Directions for this task
Return the lines from the one that contains "797), (646, 797))" through the one that contains "for node in", both included, exactly as written and with nothing added.

Data for the task
================

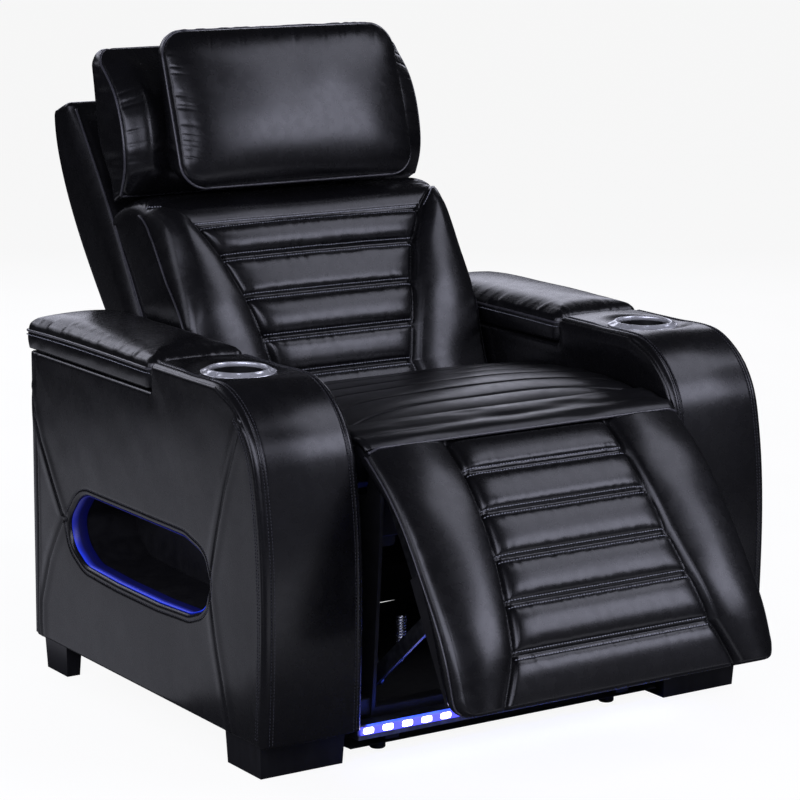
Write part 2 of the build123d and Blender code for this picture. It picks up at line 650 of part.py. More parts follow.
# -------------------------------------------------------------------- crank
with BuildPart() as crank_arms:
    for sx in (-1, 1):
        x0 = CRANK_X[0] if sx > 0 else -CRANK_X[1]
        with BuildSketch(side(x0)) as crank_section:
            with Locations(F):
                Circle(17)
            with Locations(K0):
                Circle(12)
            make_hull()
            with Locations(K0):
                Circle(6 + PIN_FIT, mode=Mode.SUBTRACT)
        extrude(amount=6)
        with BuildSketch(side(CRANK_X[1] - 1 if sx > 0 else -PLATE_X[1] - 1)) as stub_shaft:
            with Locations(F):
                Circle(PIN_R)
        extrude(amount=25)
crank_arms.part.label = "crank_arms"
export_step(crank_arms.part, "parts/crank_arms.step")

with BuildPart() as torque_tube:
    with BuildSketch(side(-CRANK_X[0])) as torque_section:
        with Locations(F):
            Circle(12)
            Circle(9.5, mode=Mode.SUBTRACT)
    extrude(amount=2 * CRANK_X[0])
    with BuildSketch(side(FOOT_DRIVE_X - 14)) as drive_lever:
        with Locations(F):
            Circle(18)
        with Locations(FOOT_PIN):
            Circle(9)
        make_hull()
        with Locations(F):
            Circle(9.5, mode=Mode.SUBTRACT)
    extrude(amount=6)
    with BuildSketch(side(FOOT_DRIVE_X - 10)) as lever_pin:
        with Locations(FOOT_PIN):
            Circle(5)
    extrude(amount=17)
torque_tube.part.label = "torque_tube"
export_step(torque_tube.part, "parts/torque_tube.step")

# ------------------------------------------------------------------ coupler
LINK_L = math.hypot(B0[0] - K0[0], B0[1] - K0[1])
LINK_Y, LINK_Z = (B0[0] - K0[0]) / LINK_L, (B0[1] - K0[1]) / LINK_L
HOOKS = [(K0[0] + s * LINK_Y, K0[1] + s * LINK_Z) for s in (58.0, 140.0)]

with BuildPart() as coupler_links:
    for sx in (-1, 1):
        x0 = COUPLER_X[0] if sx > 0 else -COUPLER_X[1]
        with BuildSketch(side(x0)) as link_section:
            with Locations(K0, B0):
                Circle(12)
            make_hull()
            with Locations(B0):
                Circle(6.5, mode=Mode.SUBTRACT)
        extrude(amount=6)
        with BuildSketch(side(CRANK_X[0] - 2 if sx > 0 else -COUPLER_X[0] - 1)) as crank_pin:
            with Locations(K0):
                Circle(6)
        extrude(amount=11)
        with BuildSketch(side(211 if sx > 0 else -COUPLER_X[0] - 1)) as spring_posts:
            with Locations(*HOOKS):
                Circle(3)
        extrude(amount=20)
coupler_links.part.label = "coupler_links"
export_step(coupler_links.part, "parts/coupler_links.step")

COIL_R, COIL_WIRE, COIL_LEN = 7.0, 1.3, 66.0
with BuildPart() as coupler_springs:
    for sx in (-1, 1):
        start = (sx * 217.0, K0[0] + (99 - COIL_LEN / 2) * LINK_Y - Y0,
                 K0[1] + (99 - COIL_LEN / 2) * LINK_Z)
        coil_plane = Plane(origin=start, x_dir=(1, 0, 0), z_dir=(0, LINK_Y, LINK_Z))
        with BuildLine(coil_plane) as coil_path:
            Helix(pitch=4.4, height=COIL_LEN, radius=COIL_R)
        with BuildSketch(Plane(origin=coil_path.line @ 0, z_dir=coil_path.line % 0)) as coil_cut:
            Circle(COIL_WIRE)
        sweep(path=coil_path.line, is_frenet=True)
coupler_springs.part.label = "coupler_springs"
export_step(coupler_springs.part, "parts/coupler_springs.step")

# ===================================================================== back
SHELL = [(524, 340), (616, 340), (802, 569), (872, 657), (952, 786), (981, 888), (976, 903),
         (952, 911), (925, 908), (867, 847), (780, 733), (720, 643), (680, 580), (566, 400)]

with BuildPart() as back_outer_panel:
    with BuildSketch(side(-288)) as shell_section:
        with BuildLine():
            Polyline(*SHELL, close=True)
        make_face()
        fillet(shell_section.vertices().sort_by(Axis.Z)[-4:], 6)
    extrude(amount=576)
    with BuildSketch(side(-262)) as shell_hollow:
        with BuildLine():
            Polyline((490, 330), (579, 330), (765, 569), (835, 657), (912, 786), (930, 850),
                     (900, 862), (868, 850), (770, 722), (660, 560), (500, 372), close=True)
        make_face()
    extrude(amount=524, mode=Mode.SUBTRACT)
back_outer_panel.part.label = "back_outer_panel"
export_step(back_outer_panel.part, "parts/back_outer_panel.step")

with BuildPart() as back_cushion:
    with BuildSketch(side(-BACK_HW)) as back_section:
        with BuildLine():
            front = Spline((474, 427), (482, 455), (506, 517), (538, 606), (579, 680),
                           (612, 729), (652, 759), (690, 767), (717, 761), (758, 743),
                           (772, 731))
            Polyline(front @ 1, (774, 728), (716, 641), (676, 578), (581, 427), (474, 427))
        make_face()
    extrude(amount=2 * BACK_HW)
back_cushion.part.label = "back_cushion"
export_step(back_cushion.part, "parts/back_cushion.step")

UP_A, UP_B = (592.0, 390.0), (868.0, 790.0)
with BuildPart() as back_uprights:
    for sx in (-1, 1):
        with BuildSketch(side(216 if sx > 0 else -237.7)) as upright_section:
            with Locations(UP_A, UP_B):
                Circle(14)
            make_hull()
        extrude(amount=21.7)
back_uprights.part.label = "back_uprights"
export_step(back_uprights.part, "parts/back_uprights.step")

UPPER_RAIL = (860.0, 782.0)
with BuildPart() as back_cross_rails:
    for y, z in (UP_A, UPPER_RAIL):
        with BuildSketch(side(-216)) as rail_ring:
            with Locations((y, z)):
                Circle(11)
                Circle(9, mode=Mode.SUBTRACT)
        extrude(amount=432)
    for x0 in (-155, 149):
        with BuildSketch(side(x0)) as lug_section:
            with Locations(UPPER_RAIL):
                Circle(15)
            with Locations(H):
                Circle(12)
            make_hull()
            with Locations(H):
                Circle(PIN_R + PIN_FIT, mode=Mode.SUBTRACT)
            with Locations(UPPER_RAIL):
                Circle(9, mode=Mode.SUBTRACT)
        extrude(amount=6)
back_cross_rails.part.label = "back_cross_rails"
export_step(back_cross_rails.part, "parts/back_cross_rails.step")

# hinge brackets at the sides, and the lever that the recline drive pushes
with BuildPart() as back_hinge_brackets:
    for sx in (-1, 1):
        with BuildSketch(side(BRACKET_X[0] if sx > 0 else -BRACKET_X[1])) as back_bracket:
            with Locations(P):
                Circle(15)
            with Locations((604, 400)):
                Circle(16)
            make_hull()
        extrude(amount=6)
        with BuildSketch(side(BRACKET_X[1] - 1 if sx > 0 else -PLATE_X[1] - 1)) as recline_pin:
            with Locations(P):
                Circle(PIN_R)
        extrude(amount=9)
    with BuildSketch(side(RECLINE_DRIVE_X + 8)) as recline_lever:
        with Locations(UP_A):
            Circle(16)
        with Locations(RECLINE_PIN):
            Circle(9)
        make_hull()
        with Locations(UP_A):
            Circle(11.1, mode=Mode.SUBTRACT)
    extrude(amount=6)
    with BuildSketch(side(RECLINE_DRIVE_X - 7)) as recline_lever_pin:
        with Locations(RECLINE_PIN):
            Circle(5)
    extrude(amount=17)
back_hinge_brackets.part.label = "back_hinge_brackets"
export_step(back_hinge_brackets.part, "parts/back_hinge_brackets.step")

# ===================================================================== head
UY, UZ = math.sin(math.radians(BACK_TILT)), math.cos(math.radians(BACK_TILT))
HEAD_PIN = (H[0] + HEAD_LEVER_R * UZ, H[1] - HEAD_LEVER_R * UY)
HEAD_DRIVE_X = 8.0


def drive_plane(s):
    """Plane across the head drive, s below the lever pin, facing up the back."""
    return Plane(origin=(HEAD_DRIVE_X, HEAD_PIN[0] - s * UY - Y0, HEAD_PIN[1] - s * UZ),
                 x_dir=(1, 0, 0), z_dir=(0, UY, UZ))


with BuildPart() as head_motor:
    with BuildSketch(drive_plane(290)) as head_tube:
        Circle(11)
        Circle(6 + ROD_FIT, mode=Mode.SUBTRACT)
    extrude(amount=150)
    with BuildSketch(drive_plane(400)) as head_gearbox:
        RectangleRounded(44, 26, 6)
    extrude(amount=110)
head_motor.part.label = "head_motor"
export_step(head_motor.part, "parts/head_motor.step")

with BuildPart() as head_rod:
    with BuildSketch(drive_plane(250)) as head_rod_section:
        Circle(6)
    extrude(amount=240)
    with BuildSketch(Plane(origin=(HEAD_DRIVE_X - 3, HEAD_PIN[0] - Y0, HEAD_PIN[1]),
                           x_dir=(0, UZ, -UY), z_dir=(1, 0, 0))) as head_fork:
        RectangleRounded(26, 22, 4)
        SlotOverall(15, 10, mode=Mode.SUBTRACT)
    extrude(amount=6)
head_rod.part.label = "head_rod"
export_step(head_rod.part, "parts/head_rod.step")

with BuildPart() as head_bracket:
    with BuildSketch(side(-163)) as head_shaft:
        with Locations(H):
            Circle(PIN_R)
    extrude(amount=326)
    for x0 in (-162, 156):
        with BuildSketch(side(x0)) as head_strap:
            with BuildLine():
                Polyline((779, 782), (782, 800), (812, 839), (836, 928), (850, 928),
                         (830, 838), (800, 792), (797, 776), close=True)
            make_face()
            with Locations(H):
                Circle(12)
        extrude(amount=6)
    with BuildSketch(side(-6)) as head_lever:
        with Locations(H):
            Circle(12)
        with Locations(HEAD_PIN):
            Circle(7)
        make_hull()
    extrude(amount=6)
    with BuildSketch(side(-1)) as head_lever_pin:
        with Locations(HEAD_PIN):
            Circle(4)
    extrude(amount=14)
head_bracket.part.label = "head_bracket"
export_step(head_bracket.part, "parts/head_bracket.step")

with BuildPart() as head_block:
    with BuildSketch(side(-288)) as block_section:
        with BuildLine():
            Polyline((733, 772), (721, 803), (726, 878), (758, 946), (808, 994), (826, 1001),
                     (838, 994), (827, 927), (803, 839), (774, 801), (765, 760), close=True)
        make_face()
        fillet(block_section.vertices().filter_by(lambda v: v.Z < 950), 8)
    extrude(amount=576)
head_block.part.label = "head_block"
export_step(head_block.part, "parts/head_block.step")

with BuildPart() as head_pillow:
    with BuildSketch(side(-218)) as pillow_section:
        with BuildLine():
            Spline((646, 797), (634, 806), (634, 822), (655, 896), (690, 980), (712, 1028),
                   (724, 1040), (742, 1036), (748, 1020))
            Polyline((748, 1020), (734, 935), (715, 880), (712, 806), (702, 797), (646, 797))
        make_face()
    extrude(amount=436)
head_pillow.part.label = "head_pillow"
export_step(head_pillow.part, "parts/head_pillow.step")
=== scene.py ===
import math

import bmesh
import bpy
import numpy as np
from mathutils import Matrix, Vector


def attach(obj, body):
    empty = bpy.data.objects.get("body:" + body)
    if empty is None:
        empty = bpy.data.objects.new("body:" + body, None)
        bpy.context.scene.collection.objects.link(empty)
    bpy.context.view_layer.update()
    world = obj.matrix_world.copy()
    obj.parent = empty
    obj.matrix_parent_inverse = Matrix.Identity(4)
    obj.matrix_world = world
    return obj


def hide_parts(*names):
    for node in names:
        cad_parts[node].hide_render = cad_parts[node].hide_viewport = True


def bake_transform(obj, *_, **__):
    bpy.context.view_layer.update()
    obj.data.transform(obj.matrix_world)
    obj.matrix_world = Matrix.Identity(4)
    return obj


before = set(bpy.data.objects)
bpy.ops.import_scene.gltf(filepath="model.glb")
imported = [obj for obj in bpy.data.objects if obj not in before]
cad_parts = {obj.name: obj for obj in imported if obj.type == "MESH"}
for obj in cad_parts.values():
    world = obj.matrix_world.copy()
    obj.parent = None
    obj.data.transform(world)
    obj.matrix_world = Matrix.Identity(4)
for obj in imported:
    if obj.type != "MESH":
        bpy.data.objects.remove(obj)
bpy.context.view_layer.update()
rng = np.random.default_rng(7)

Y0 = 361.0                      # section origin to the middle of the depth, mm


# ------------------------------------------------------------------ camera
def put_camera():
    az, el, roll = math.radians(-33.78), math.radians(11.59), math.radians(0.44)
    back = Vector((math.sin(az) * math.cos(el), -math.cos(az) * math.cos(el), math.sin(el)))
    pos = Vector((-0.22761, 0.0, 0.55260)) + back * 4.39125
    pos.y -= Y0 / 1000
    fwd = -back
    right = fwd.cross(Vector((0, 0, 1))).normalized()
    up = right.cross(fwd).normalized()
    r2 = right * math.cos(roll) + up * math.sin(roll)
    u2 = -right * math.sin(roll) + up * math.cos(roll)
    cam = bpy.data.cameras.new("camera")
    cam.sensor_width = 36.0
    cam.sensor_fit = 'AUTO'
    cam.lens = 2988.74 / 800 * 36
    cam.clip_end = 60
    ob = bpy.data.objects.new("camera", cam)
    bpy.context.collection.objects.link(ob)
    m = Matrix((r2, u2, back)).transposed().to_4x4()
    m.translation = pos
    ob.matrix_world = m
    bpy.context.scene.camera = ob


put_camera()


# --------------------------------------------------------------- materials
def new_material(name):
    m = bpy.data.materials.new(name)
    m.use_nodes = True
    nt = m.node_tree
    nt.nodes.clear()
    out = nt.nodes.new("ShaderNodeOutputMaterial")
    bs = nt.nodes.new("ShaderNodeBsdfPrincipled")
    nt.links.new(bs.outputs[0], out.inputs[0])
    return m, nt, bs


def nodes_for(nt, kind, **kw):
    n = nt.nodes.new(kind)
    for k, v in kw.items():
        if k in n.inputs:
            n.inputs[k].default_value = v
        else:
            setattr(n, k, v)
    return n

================

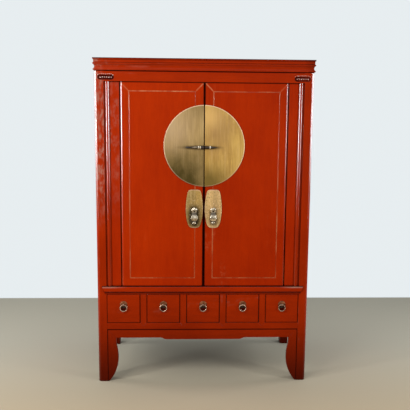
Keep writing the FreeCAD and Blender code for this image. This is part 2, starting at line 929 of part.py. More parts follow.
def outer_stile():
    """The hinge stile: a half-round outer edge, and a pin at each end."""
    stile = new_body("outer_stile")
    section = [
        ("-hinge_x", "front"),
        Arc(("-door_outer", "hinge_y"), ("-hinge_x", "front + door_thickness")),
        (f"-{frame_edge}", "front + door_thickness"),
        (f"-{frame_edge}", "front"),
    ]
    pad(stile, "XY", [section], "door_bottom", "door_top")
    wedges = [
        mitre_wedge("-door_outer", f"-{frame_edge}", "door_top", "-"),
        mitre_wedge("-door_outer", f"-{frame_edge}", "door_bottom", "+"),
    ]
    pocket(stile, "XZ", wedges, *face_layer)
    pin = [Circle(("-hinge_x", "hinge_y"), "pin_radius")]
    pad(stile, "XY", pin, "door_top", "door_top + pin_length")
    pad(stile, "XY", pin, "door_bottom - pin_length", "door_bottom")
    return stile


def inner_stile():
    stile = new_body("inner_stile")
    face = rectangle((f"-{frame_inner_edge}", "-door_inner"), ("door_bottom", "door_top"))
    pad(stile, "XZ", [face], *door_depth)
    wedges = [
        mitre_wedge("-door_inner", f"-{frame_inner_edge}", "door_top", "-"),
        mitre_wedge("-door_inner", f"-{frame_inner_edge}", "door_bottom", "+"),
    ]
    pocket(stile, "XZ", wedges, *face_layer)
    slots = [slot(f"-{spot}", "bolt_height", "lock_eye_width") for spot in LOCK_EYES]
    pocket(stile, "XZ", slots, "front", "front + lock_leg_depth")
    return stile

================

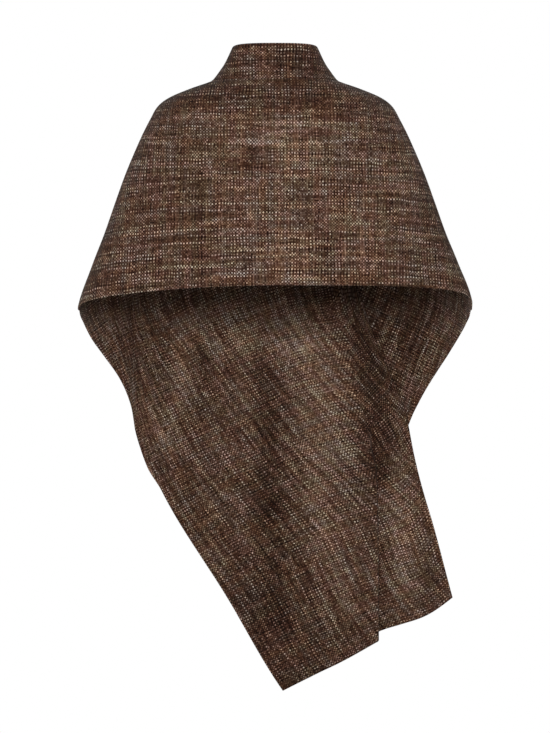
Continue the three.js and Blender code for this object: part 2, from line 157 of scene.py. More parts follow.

================

Solution to this task
            Polyline((748, 1020), (734, 935), (715, 880), (712, 806), (702, 797), (646, 797))
        make_face()
    extrude(amount=436)
head_pillow.part.label = "head_pillow"
export_step(head_pillow.part, "parts/head_pillow.step")
=== scene.py ===
import math

import bmesh
import bpy
import numpy as np
from mathutils import Matrix, Vector


def attach(obj, body):
    empty = bpy.data.objects.get("body:" + body)
    if empty is None:
        empty = bpy.data.objects.new("body:" + body, None)
        bpy.context.scene.collection.objects.link(empty)
    bpy.context.view_layer.update()
    world = obj.matrix_world.copy()
    obj.parent = empty
    obj.matrix_parent_inverse = Matrix.Identity(4)
    obj.matrix_world = world
    return obj


def hide_parts(*names):
    for node in names:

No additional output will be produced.